Yea! to put on Christ in our minds, to our spirit, and to our physical body--our soul-- all of it. Lots of folks think they can put on Christ and do, except they often forget to sacrifice their bodies as Christ and Paul did.

Now to sacrifice the body would be no sacrifice if the body was not wholesome. Putting on is not always a casting off, is what I understand you saying here.
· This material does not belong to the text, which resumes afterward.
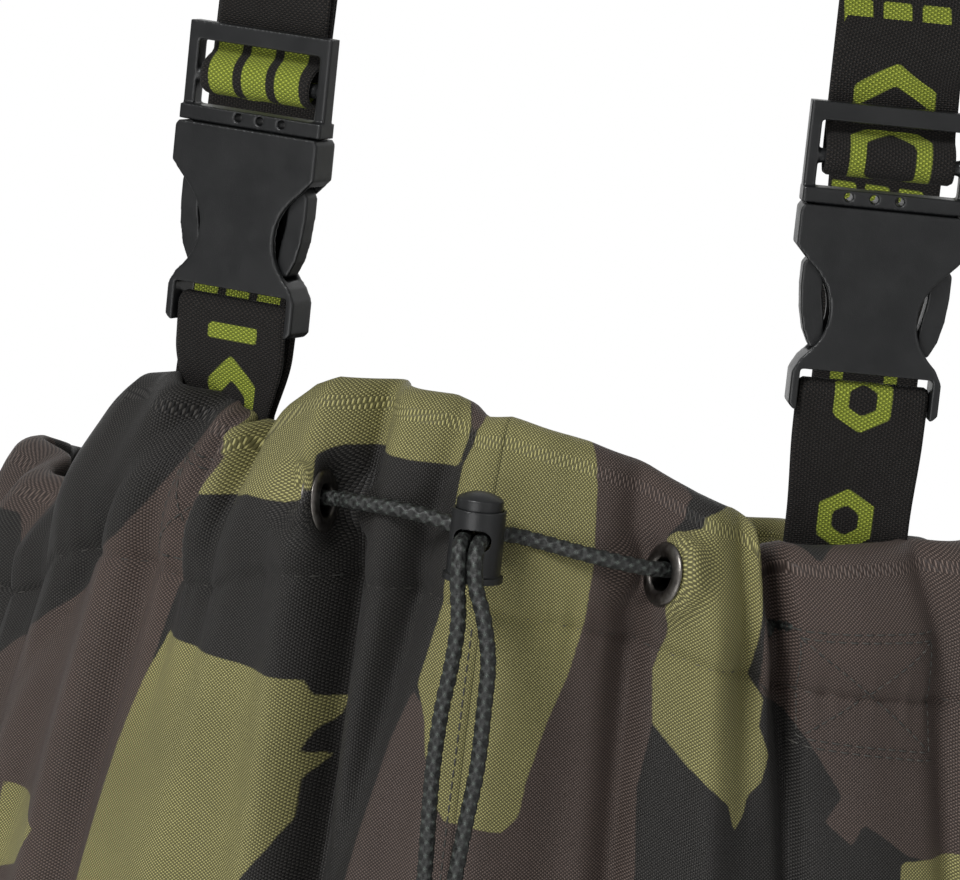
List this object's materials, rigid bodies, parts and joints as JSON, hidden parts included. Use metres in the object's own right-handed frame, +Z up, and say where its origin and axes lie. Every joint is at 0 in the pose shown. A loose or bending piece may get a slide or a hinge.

If so I agree and Peace bros.


----------



## Artfuldodger (Nov 2, 2014)

Ephesians 5:1

New Living Translation
Imitate God, therefore, in everything you do, because you are his dear children.

English Standard Version
Therefore be imitators of God, as beloved children.

New American Standard Bible
Therefore be imitators of God, as beloved children;

Maybe imitate is a bad translation.


----------



## Artfuldodger (Nov 2, 2014)

Ephesians 5:8 for you were formerly darkness, but now you are Light in the Lord; walk as children of Light 9(for the fruit of the Light consists in all goodness and righteousness and truth),

Colossians 1:13 For he has rescued us from the kingdom of darkness and transferred us into the Kingdom of his dear Son,

1 Thessalonians 5:4-8     “But you, brethren, are not in darkness, that the day [of judgment] would overtake you like a thief; for you are all sons of light and sons of day. We are not of night nor of darkness; so then let us not sleep as others do, but let us be alert and sober. For those who sleep do their sleeping at night, and those who get drunk get drunk at night. But since we are of the day, let us be sober, having put on the breastplate of faith and love, and as a helmet, the hope of salvation. ”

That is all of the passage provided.